Key areas evaluated include:
- Creepage and clearance distances for HV insulation
- Copper width and thickness for high-current paths
- Shunt resistor placement and proper Kelvin routing
- Isolation between analog sensing and switching regions
- Thermal spreading around power components and balancing resistors
- Connector alignment and mechanical stress points
- Pad designs that may cause reflow defects
Addressing these factors early helps prevent drift, noise coupling, thermal imbalance, and reliability issues during MP.
3.3 Manufacturability Review
Manufacturability checks focus on how well the design fits within automated production processes. Tohoku evaluates:
- Reflow profile compatibility
- Component spacing, orientation, and SMT placement tolerances
- Avoidance of manual soldering and secondary operations
- BOM lifecycle, sourcing risk, and long-lead components
- Panelization strategy and board rigidity
This review minimizes the need for late-stage corrections during NPI or MP.

4. Prototyping and NPI Execution
Prototypes are assembled using the same SMT equipment and process controls applied in mass production. This approach allows early verification of:
- Solder joint behavior across critical components
- Thermal distribution around high-power sections
- Electrical measurement stability
- Mechanical fit and interface alignment
Traceability in Prototyping and NPI
Tohoku implements unit-level traceability from the prototype stage, including:
- Component lot records
- SMT placement and reflow machine parameters
- SPI/AOI inspection data
- Measurement and evaluation results collected during NPI
This data allows engineers to correlate manufacturing variations with electrical outcomes and refine the design or process before mass production.

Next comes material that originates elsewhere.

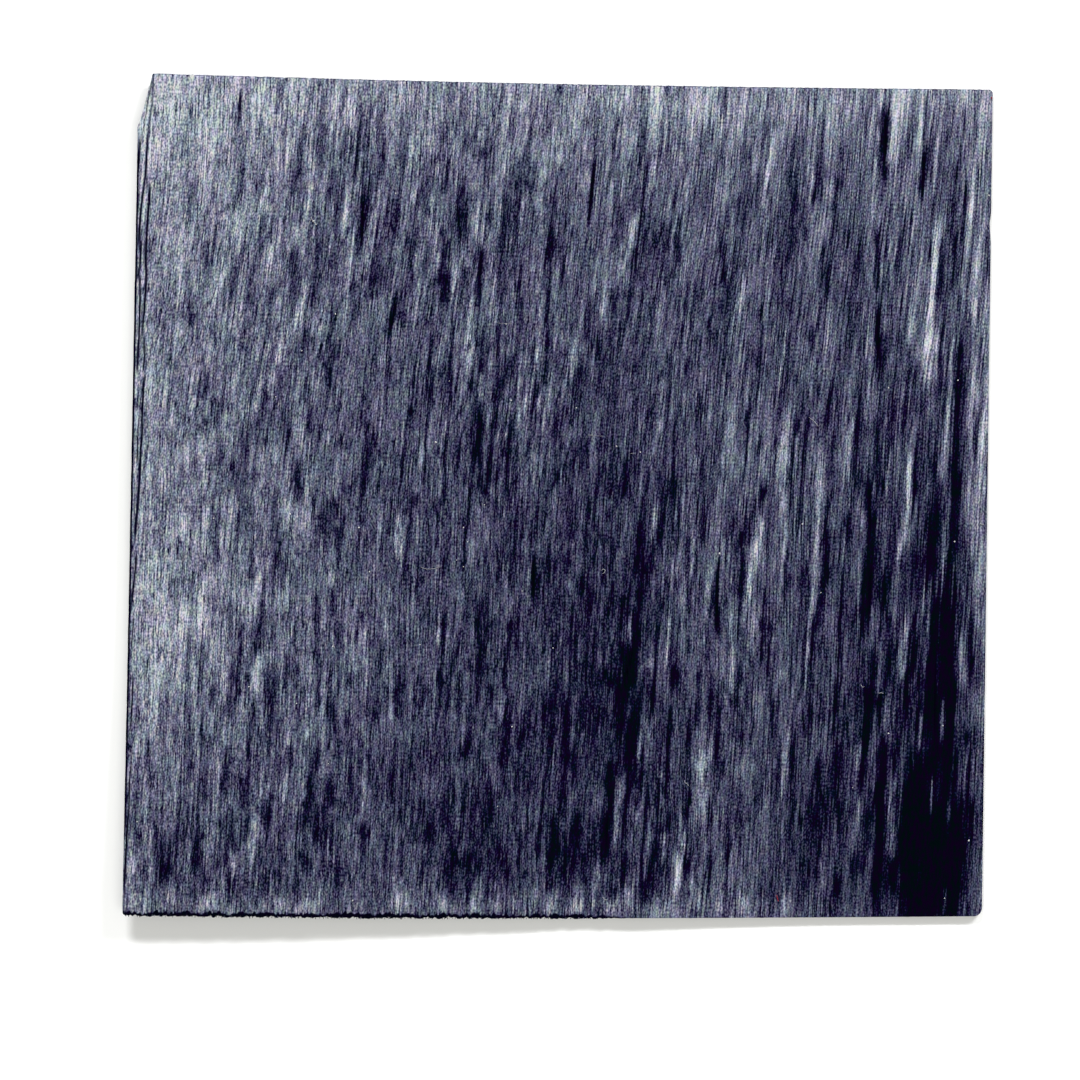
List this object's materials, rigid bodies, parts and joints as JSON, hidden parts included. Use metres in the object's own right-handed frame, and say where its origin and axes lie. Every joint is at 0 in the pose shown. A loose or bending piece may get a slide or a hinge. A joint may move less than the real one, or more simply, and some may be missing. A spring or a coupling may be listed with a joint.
{
  "type": "dyed wood veneer",
  "caption": "Thin near-square sheet of blue-black dyed wood veneer, slightly curled, with a splintered left edge and a torn bottom edge.",
  "frame": {"origin": "under the middle of the sheet's box, on the surface that the sheet lies on", "axes": "+Z out of the sanded face, +Y along the grain towards the end with the broken corner, +X away from the splintered edge"},
  "size_m": [0.104, 0.101, 0.0022],
  "materials": {
    "dyed_wood": "sanded matt, open grain, dyed blue-black with paler streaks"
  },
  "bodies": {
    "root": {"veneer_sheet": "dyed_wood"}
  },
  "joints": []
}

5. Mass Production at Tohoku
Tohoku performs mass production using the same engineering framework established during DFX and NPI. The production flow includes:
- Automated SMT and selective soldering
- SPI and AOI inspections
- Electrical checks and measurement calibration
- High-voltage isolation testing
- Mechanical inspection and final verification
Unit-Level Traceability in Mass Production
Traceability is fully maintained across MP, tracking:
- Component lots
- All critical SMT and assembly machine data
- SPI/AOI inspection outputs
- Calibration and electrical verification results
- Serial-number mapping through every stage
This supports long-term reliability analysis, faster problem resolution, and stable yield improvement.
6. Benefits to Customers
A typical result of Tohoku’s structured DFX review and integrated manufacturing flow is improved predictability during industrialization. By addressing manufacturability issues early and maintaining consistent engineering oversight through prototyping, NPI, and mass production, customers experience fewer disruptions during ramp-up.
As a result, customers working with Tohoku generally see:
- Earlier identification of manufacturability concerns
- Fewer design revisions during industrialization
- Stable yield at the start of mass production
- Shorter overall development and ramp-up time
- Predictable performance supported by traceability data
- Consistent engineering support across all phases of the project
This reduces the overall risk profile of BMS manufacturing and contributes to better long-term reliability in the field.
Conclusion
BMS manufacturing requires close alignment between design intent and production behavior. Tohoku Solutions provides a structured, engineering-driven approach that prepares customer designs for stable mass production. Through in-house DFX review, prototyping, NPI, mass production, and complete traceability, Tohoku supports a reliable and repeatable manufacturing pathway for BMS and power electronics based on customer-owned designs.